GİAD Başkanı Gülercan, Devlet Laboratuvarı’nın korkunç bir çevre felaketine de yol açacak şekilde yandığını, kazanın yarattığı tahribatın kısa ve uzun vadede acı sonuçlarını göstereceğini belirtti.
Bu laboratuvarın işlevsiz kalmasından sonra devreye konan geçici laboratuvarın akredite olamadığını ve sonuçlarının güvenilir olmadığını iddia eden Gülercan, ülkede şu an “Allah’a emanet şekilde” gıda ve tüketim maddeleri kullanıldığını savundu.
“HÂL YASASI YAPILMADI”
Hal Yasası halen yapılmadığı için tarım ürünleri konusunda denetim yapılmadığını savunan Gülercan, kaçak ete ve ülkede yaşanan et eksikliğine bir türlü çözüm bulunmadığı veya bulunmak istenmediği görüşünü bildirdi.
“ÜNİVERSİTE ÖĞRENCİLERİ ÜLKEDE KAYITSIZ İŞÇİ”

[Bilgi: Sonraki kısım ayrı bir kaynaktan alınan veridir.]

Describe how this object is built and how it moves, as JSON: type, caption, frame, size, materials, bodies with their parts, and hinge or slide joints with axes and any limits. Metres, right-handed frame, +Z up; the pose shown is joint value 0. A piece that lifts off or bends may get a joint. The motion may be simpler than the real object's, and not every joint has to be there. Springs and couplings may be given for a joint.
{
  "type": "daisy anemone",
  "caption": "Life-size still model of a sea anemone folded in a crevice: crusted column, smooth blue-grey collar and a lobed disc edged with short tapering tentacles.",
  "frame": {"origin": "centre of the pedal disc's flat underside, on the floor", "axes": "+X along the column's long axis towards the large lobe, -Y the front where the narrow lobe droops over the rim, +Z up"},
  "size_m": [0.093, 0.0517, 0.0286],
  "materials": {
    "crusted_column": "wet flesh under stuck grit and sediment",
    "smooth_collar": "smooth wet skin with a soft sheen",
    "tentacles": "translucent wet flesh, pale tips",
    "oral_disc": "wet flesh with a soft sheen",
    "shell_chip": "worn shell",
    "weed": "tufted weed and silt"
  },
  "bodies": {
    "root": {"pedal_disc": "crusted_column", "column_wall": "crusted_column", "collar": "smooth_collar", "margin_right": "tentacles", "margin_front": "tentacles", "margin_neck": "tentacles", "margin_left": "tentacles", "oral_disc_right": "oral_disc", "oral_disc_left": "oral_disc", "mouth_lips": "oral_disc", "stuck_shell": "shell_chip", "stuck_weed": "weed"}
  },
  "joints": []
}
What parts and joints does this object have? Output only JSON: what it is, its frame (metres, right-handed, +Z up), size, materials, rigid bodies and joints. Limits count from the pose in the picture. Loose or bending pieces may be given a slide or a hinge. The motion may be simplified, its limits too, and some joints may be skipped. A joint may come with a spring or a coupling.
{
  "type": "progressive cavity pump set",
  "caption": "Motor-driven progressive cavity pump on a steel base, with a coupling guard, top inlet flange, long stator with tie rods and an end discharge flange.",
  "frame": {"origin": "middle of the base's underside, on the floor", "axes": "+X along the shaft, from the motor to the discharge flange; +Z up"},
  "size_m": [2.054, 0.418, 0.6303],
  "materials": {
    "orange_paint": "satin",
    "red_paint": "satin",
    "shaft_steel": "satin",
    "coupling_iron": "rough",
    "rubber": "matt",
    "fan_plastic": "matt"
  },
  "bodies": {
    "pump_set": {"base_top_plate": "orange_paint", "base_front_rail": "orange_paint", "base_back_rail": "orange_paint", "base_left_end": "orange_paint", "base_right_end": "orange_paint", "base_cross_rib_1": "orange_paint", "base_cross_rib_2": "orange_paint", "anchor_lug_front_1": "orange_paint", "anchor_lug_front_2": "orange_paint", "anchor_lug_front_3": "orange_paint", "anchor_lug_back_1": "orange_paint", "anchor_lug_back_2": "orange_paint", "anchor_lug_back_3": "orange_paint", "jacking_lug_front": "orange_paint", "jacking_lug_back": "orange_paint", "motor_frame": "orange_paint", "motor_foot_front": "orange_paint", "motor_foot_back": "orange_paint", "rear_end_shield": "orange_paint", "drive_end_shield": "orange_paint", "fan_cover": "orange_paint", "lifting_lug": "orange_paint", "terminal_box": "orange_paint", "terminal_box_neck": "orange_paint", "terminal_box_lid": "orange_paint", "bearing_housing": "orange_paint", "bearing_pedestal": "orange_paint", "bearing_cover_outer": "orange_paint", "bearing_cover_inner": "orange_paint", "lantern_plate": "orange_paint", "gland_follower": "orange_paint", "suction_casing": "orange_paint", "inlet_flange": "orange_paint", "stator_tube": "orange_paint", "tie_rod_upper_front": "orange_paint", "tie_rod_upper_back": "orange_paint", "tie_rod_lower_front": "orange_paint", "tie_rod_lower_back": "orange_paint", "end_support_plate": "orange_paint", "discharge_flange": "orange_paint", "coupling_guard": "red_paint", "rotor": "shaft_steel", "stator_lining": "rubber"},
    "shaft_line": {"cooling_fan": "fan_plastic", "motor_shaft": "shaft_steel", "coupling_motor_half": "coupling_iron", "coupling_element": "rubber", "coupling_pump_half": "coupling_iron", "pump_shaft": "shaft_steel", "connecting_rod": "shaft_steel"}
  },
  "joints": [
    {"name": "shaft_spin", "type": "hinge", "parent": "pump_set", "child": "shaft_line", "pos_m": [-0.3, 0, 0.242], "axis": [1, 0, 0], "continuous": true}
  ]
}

Birçok iş yerinde üniversite öğrencilerinin kayıt dışı, sosyal güvenlik, iş sağlığı ve güvenliğinden yoksun bir şekilde çalıştırıldığını da belirten Gülercan, ayrıca ülkenin toprağı, suyu, havası, denizlerinin korkunç bir kirlilik içerisinde olduğunu belirtti.

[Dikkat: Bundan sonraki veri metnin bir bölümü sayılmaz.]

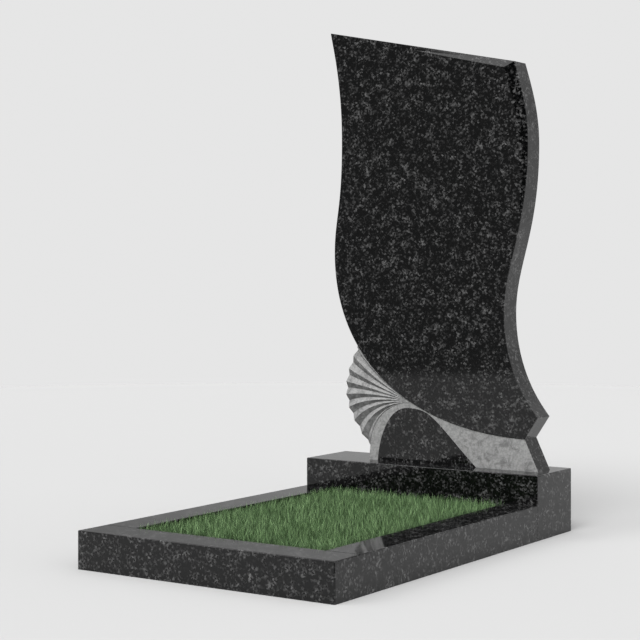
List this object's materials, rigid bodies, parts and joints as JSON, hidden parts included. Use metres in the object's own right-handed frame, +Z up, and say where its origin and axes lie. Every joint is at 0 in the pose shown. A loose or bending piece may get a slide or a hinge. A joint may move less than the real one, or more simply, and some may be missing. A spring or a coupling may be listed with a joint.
{
  "type": "headstone",
  "caption": "Polished dark granite headstone with flowing sides, a carved shell fan and an arched boss, on a plinth with a kerbed bed of grass in front.",
  "frame": {"origin": "centre of the whole footprint of kerb and plinth, on the ground", "axes": "+Z up, -Y towards the front of the kerb (the face looks along -Y), +X to the right as seen from the front"},
  "size_m": [0.6, 0.958, 1.14],
  "materials": {
    "polished_granite": "polished",
    "turf": "matte"
  },
  "bodies": {
    "root": {"headstone": "polished_granite", "plinth": "polished_granite", "kerb_front": "polished_granite", "kerb_left": "polished_granite", "kerb_right": "polished_granite", "turf": "turf"}
  },
  "joints": []
}
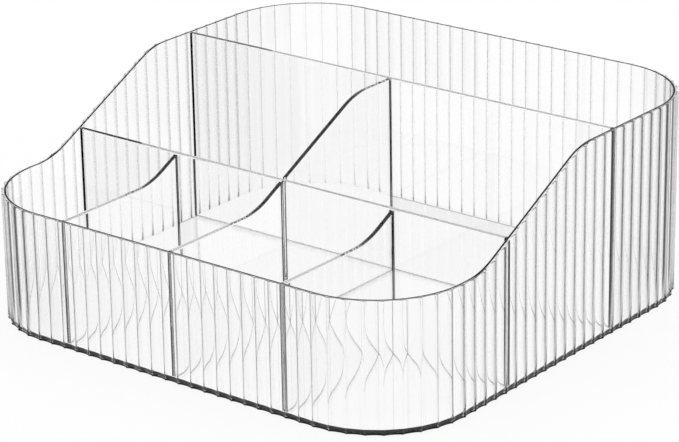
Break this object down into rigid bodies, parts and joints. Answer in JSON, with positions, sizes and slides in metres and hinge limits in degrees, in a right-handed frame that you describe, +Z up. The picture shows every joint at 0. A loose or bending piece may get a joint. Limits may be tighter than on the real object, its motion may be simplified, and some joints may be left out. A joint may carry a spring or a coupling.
{
  "type": "makeup brush holder",
  "caption": "Clear fluted vanity organiser with a stepped rim: an open tray parted into rows of upright compartments for makeup brushes and bottles.",
  "frame": {"origin": "middle of the underside, on the surface that the holder stands on", "axes": "+Z up, +Y towards the high back wall, +X to the right seen from the low front"},
  "size_m": [0.2498, 0.2424, 0.0969],
  "materials": {
    "clear_plastic": "clear, colourless, polished"
  },
  "bodies": {
    "root": {"fluted_wall": "clear_plastic", "base_plate": "clear_plastic", "back_divider": "clear_plastic", "middle_divider": "clear_plastic", "rear_centre_divider": "clear_plastic", "front_divider_left": "clear_plastic", "front_divider_centre": "clear_plastic", "front_divider_right": "clear_plastic"}
  },
  "joints": []
}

Çarpık, çirkin ve kontrolsüz yapılaşmanın getirdiği alt yapı eksikliği ile ülkenin adeta “lağım çukuruna ve çöplüğe” döndüğünü savunan Gülercan, aynı şekilde yollardaki alt yapı eksikliği, kontrolsüzlük, mühendislik ve müteahhit hataları sebebiyle yeni yapılan yolların dahi hemen çöktüğünü, sürücüler için büyük tehlikeler arz ettiğini kaydetti.
“YERLİ HALK ÖZEL OKULLARA MAHKÛM EDİLDİ”
“Sistemsizlik nedeniyle devlet okullarının kaderine terk edildiğini ve yerli halkın özel okullara mahkûm edildiğini” kaydeden Gülercan, KKTC gibi küçük bir ülkede üniversite patlaması yaşandığını, Meclis komisyonlarında halen yeni üniversitelere izin verilmesi için görüşmeler yapıldığını hatırlattı.

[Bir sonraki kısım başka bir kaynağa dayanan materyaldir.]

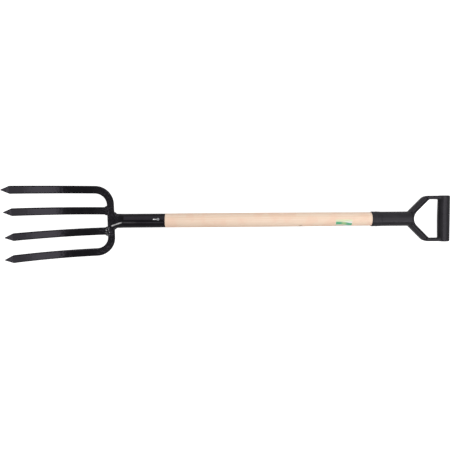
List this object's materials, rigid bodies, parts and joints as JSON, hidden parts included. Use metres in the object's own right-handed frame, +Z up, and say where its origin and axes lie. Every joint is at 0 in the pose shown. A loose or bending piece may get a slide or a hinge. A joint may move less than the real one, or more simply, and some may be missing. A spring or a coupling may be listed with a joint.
{
  "type": "digging fork",
  "caption": "Digging fork with flat pointed tines on a bent steel crossbar, a tubular socket, a wooden shaft and a moulded D-grip.",
  "frame": {"origin": "under the middle of the fork's length, on the surface it lies on", "axes": "+X along the shaft towards the D-grip, +Y across the fork, +Z up, the way the tines curve"},
  "size_m": [1.1334, 0.192, 0.1017],
  "materials": {
    "painted_steel": "satin black enamel",
    "nail_steel": "plain zinc-plated steel",
    "shaft_wood": "sanded, unvarnished",
    "grip_plastic": "moulded, low sheen",
    "screw_steel": "zinc-plated steel",
    "label_film": "printed film, no lettering"
  },
  "bodies": {
    "root": {"tine_bow": "painted_steel", "inner_tine_left": "painted_steel", "inner_tine_right": "painted_steel", "tine_weld_left": "painted_steel", "tine_weld_right": "painted_steel", "socket_tube": "painted_steel", "socket_weld_left": "painted_steel", "socket_weld_right": "painted_steel", "socket_nail": "nail_steel", "handle_shaft": "shaft_wood", "d_grip": "grip_plastic", "grip_screw": "screw_steel", "shaft_label": "label_film"}
  },
  "joints": []
}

“Üniversite öğrencisi” adı altında ülkeye alt yapının kaldıramayacağı oranda bir yabancı nüfus taşındığını ve bu kişilerin okulların kapısından dahi girmediğini belirten Gülercan, ülkeye kontrolsüz girişler sebebiyle kriminal olaylarda korkunç bir artış yaşandığını da anımsattı.
“UYUŞTURUCU İLKOKULLARA KADAR GİRDİ”
Gülercan, sosyal ve kültürel yapının hızla bozulup değiştiğini, uyuşturucu satışı ve kullanımının ülkede artık ilkokullara kadar girdiğini kaydederek, bu konuda devlet tarafından bir program dâhilinde çok ciddi bir denetim ve kontrol yapılması gerekirken, polisin birkaç gram kullanan bağımlıları yakalayıp deşifre ettiğini, fakat esas büyük tacirlerin asla bulunamadığını anlattı.
Gülercan şöyle devam etti:
“Bir ada ülkesi olmamız ve mali yapımızın tamamen dış kaynaklara bağımlı olması, Türk Lirasının sürekli değer kaybetmesi sebebiyle ülkemizde ekonominin gidişatı giderek kötüleşmekte, üretim inanılmaz ölçüde zorlaşmaktadır.
Özel sektör her açıdan sıkıntılar içerisindedir. Ne yazık ki ülkemizin hali yukarıda belirttiğimiz gibidir ve hiç de iç açıcı değildir. Bugün en çok ihtiyacımız olan Kıbrıs’ı seven, kendi insanına, geleceğimiz olan çocuklara, çevreye, sağlığa, eğitime, üretime önem veren, ihtiraslardan, particilikten ve yandaşçılıktan arınmış, idealleri olan dürüst ve çalışkan insanların inisiyatif alması ve yönetime talip olmasıdır.
Yıllardır içinde bulunduğumuz sistemin hataları ve açıkları bulunmasından, kontrol mekanizması olmadığından dolayı, esaslı bir değişiklik yapılmadıkça, hukuk açısından eksikler giderilmedikçe, yapılacak seçimlerin hiçbir fark doğuracağına inancımız bulunmamaktadır.”